Luego vino Néstor Kirchner, quien disolvió el poder de los gobernadores pasando a establecer una línea directa con los intendentes del (cada vez más infinito) Conurbano, puenteando al gobernador de turno, primero Felipe Solá, después Scioli, licuando hasta la insignificancia el poder de Duhalde. Sobre esa base histórica presumen que Alberto Fernández está tratando de hacer lo mismo con los intendentes peronistas actuales.
Quienes acreditan en estas versiones, el apodo que le colocan a Alberto Fernández es “Alverso” para indicar que sería un “versero”, una persona a quien no habría que creerle lo que dice. Sospecha que obligaría a Alberto Fernández a sobreactuar posiciones más kirchneristas tratando de recomponer la condición de leal perdida: Vicentin, reforma judicial, telecomunicaciones como servicio público, o quitarle a Rodríguez Larreta coparticipación de forma intempestiva.
El domingo pasado Juan Grabois explicó en este diario que la coalición gobernante se mantendría unida en la medida en que Alberto Fernández cumpla el papel de ser el cemento entre los ladrillos, el que una a las partes: peronismo tradicional, kirchnerismo y massismo. Pero que si Alberto Fernández se convertía en una parte y no en el soldador de las partes preexistentes, el edificio se quebraría por falta de una amalgama.
El debate alrededor de la meritocracia es otro de los conflictos en los cuales no tendría lógica que el Presidente ingrese si no tuviera un objetivo no manifiesto. Resulta casi imposible de pensar que el Presidente, orgulloso hijo de un juez, no crea en el valor moralmente estructurante del mérito. Ni que como profesor de Derecho, al relativizar la valoración del mérito, no haya pensado en “la posición originaria” descripta por John Rawls, uno de los más prominentes filósofos del derecho del siglo XX, autor del canónico “Teoría de la justicia” y profesor de la Universidad de Harvard, para quien un sistema con igualdad de oportunidades no alcanzaba para que se consideren justos los mejores resultados que obtuvieran los más talentosos o fuertes por sus propios méritos.

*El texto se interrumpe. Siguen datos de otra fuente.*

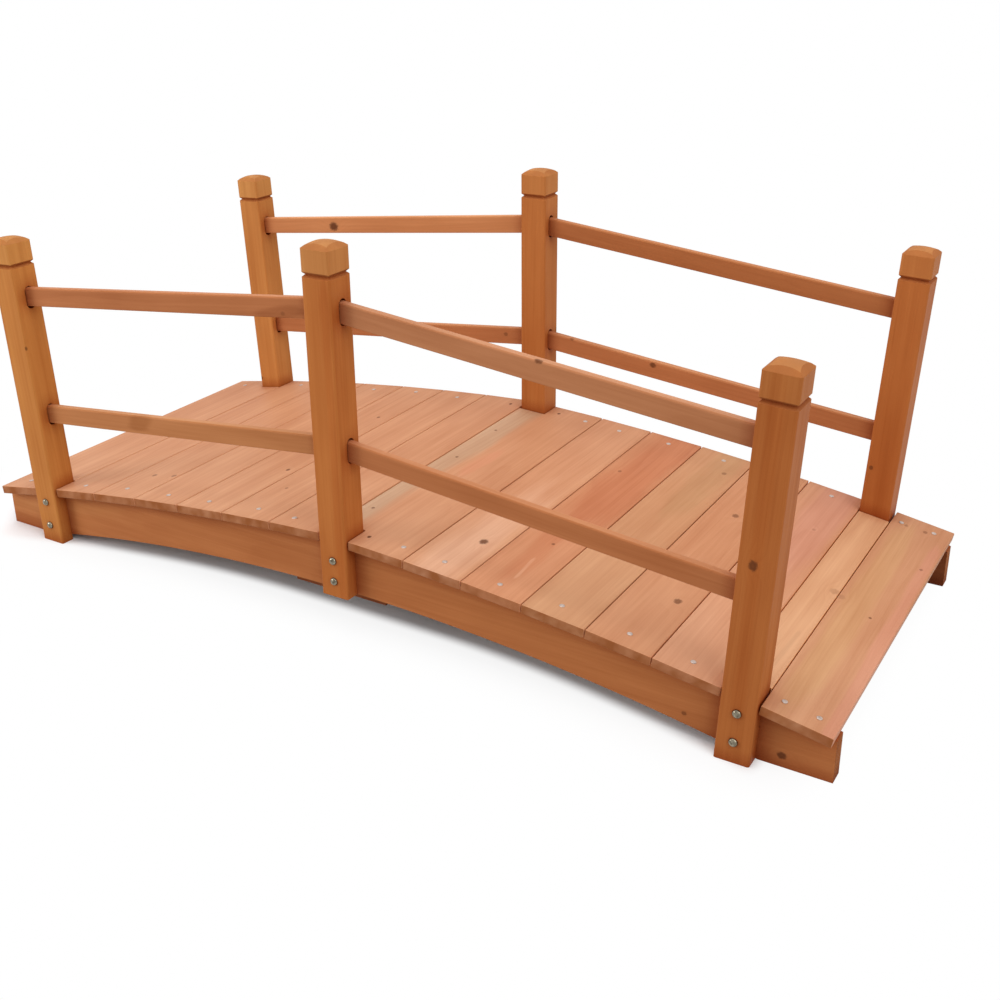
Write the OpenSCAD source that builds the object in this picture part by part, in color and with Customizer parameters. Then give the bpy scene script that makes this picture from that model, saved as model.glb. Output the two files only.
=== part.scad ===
// Moon bridge for a garden: two arched beams carry a deck of cross boards, and
// six posts, half lapped over the beams, carry two rails on each side.
// X runs along the bridge, Y across it and Z up. The origin is on the ground,
// under the middle of the bridge. Front is -Y and right is +X.

/* [Deck] */
// Length of the bridge, from beam end to beam end
deck_l = 1400; // [1300:5:1700]
// Width of the deck, which is the length of a deck board
deck_w = 600; // [450:5:900]
// Thickness of a deck board
board_t = 13; // [10:0.5:20]
// Gap between two deck boards
board_gap = 1.5; // [0.5:0.1:6]
// Width of the wide board that is notched round the middle posts
wide_board_w = 138; // [120:1:160]

/* [Arched beams] */
// Thickness of a beam
beam_t = 23; // [16:0.5:40]
// How far a beam's outer face stands in from the ends of the deck boards
beam_set_in = 17; // [8:0.5:40]
// Height of a beam's upper edge where its two halves meet
crown_top = 137.8; // [120:0.1:180]
// Height of a beam's upper edge at its end
end_top = 57.5; // [50:0.5:70]
// Radius of a beam's upper edge
top_r = 4850; // [3500:50:8000]
// Height of the arch under a beam
arch_h = 60; // [40:1:75]
// Length of the flat foot at each end of a beam
foot_l = 90; // [60:1:110]

/* [Splice boards] */
// Length of the board that joins the two halves of a beam
splice_l = 160; // [120:5:240]
// Thickness of a splice board
splice_t = 22; // [12:1:30]
// How far a splice board shows below the arch
splice_drop = 21; // [0:1:30]

/* [Posts] */
// Width and depth of a post
post_w = 45; // [36:1:60]
// Length of a post, from its foot to the top of its cap
post_l = 500; // [450:5:700]
// Distance from the end of a beam back to the middle of an end post's foot
post_set_back = 116; // [100:1:140]
// Outward lean of an end post, in degrees
post_lean = 2.8; // [0:0.1:6]
// How far a post's outer face stands proud of the deck's edge
post_proud = 4.5; // [0:0.5:15]
// Radius of the four long edges of a post
post_edge_r = 3; // [1:0.5:6]

/* [Post caps] */
// Distance from the top of a post down to the middle of its groove
groove_down = 41.5; // [25:0.5:60]
// Width of the groove where it meets the post's face
groove_w = 7.5; // [3:0.5:10]
// Depth of the groove
groove_d = 4; // [2:0.5:6]
// Height of the chamfers round the top
chamfer_h = 8; // [3:0.5:12]
// How far in from the post's faces the chamfers would meet a flat top
chamfer_w = 9.5; // [4:0.5:14]
// Radius of the ball that the top is domed to
dome_r = 80; // [60:5:300]

/* [Rails] */
// Thickness of a rail
rail_t = 13; // [8:0.5:18]
// Height of a rail
rail_h = 28.5; // [20:0.5:45]
// Radius of a rail's two upper edges
rail_edge_r = 3; // [1:0.5:5]
// How far a rail's middle lies towards the deck from the middle of its posts
rail_set_in = 2.5; // [0:0.5:6]
// Height of the top rail up a middle post, from the foot
top_rail_mid_up = 411; // [380:1:430]
// Height of the top rail up an end post, from the foot
top_rail_end_up = 407; // [380:1:430]
// Height of the lower rail up a middle post, from the foot
low_rail_mid_up = 218.5; // [180:0.5:260]
// Height of the lower rail up an end post, from the foot
low_rail_end_up = 216.5; // [180:0.5:260]
// Depth of the slots that the rails are let into
slot_depth = 20; // [12:1:22]

/* [Bolt holes] */
// Diameter of the holes for the bolts that hold the posts
bolt_hole_d = 6.5; // [4:0.5:10]
// Height of a middle post's lower bolt above the foot
mid_bolt_up = 24; // [15:1:32]
// Distance of a middle post's upper bolt below the beam's upper edge
mid_bolt_down = 21; // [10:1:30]
// Height of an end post's lower bolt above the ground
end_bolt_up = 29; // [15:1:36]
// Distance of an end post's upper bolt below the beam's upper edge
end_bolt_down = 8.5; // [6:0.5:25]

/* [Clearances] */
// Clearance under the deck boards and under the posts' shoulders
seat_gap = 0.2; // [0.1:0.1:0.8]
// Clearance between two faces that are bolted together
lap_gap = 0.2; // [0.1:0.1:0.5]
// Clearance between a deck board and a post
notch_gap = 1.2; // [0.5:0.1:4]
// Clearance at each end of the narrow board that is wedged between two end posts
wedge_gap = 0.3; // [0.1:0.1:1]
// Distance from the middle posts to the joint of the two halves
joint_off = 3.5; // [2:0.5:10]
// Gap between the two halves of a beam
joint_gap = 0.6; // [0.2:0.1:3]
// Clearance on each side of a rail in its slot
slot_side_gap = 1.4; // [0.2:0.1:2]
// Clearance at the end of a rail in its slot
slot_end_gap = 2; // [0.5:0.5:5]
// Clearance between a splice board and the deck boards over it
splice_gap = 1; // [0.3:0.1:3]

/* [Hidden] */

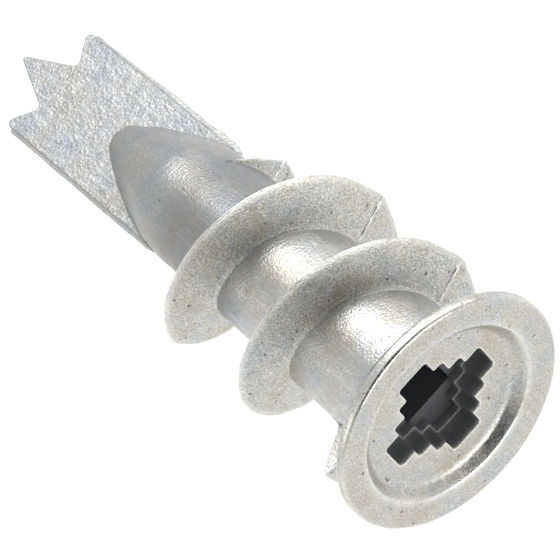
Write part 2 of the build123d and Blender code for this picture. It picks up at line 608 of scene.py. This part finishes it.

Y para resolverlo, anulando las contingencias de haber nacido en un hogar rico o pobre, haber nacido dotado de muchas o pocas capacidades, propuso como sociedad justa aquella que fuera aceptada por todos bajo “el velo de la ignorancia” en la hipotética situación de elegir el sistema social sin saber si a uno le tocará ser fuerte o débil, inteligente o limitado, heredero de una fortuna o de pesares. Así, sin saberlo, las personas tenderían a elegir un sistema balanceado donde en alguna proporción se premie el mérito al mismo tiempo que la discriminación positiva de los menos dotados.
Apodos que buscan retratar quién es el verdadero Fernández: desde un Albertín UCR hasta un Alverso PJ
En los ámbitos académicos en ciencias sociales nadie defendería la absolutización del mérito, pero tampoco nadie negaría el efecto socialmente ordenador que tiene la noción de mérito en la vida práctica de las personas.
Alberto Fernández sabe que cuestiones académicas vulgarizadas al nivel de la polémica cotidiana pueden interpretarse equivocadamente y generar costos. Costos que en este caso podrían justificarse si satisficieran al ala kirchnerista de la coalición gobernante. Pero con un fin abierto: ¿Sumisión? ¿Mimetización? O ¿Alverso?